A maior parte dos jornais e emissoras de televisão se posicionaram a favor do golpe. Alguns por falta de entendimento do que estava por vir e outros, principalmente as emissoras de televisão por interesses de conseguir novas concessões e crescer. Foi o caso do Silvio Santos que em seus programas de auditório demonstrava apreço por ditadores a fim de não perder o espaço já conquistado.
O que a mídia não desejava era que fosse dada continuidade no governo de João Goulart, uma gestão de esquerda. Por isso, usaram de estratégia para disseminar entre o povo a ideia de que o Brasil poderia se tornar comunista se as coisas continuassem da mesma forma e o caos se instauraria.
O feitiço, porém, voltou-se contra o feiticeiro. Tão logo os militares chegaram ao poder, os meios de comunicação tiveram a sua liberdade de expressão cerceada. Política era um assunto proibido nas páginas de jornais e, muitos dos que se atreveram a se pronunciar contra o que estava acontecendo e de alguma maneira levar o povo a uma reflexão, foram torturados e exilados do pais.

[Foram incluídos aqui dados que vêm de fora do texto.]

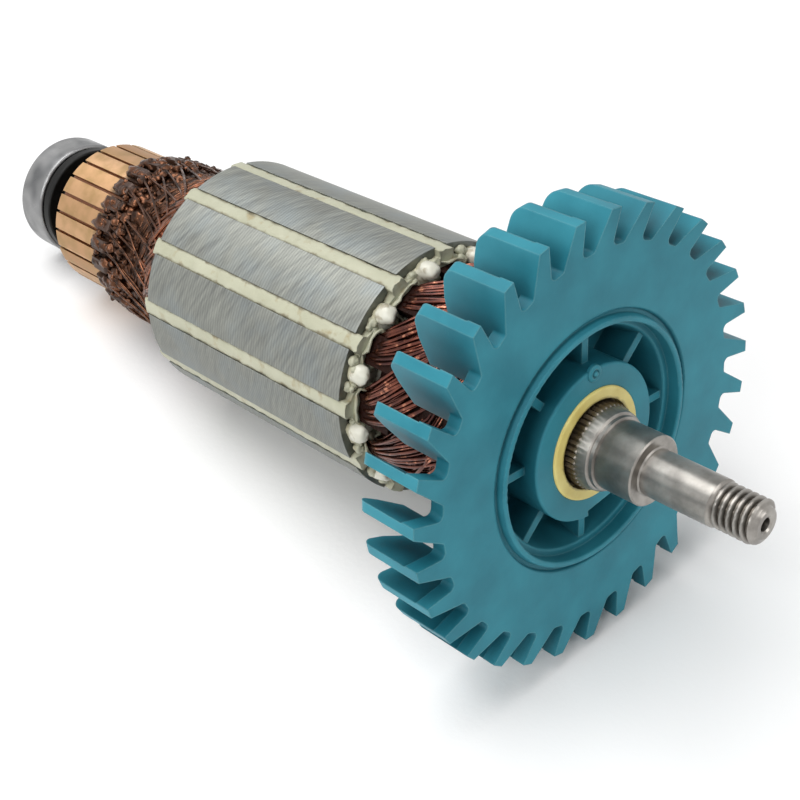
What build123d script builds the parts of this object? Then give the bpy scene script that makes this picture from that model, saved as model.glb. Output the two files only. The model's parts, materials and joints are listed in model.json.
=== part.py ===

Sem saída para a censura, os jornais começaram a publicar receitas de bolo em suas páginas. Estas eram inventadas e apenas mais uma tentativa malograda de deixar evidente que estavam sob censura. A estratégia, no entanto, não obteve êxito uma vez que os leitores ligavam nas redações para reclamar que as receitas publicadas não estavam dando certo.O apoio ao golpe de 64 e à posterior ditadura custou muito caro aos meios de comunicação e ao Brasil. Os reflexos são sentidos ainda hoje.
Do outro lado do Oceano
Silvio Berlusconi ficou conhecido no mundo por ter sido rejeitado na Itália como primeiro ministro após denúncias de escândalos sexuais e corrupção. Já foi considerado o 15º homem mais rico do mundo e possuía diversas empresas de comunicação. Entrou para a política por defender ideias que interessavam ao povo italiano.
As esperanças, porém foram frustradas diante de um plano econômico fracassado e denúncias de corrupção. Era o começo da crise. A mídia brasileira soube repercutir a insatisfação do povo europeu através de matérias que explicavam as acusações contra o primeiro ministro. Hoje, pouco se fala sobre ele e quando isso acontece é para fazer uma retrospectiva de sua trajetória e uma suposta volta à política.
Tanto no caso do Brasil quanto na Itália, a mídia teve forte influência na opinião pública. Os jornalistas, como parte do povo, sabem que corrupção e outros escândalos não são tolerados. A sociedade tende a exigir de seus representantes aquilo que não é, pois o ser humano está longe de ser perfeito e irrepreensível. Em casos como os analisados aqui, fica evidente o porquê de a mídia ser conhecida como O quarto poder. Esta também está sujeita a corruptibilidade dos seres que a governam.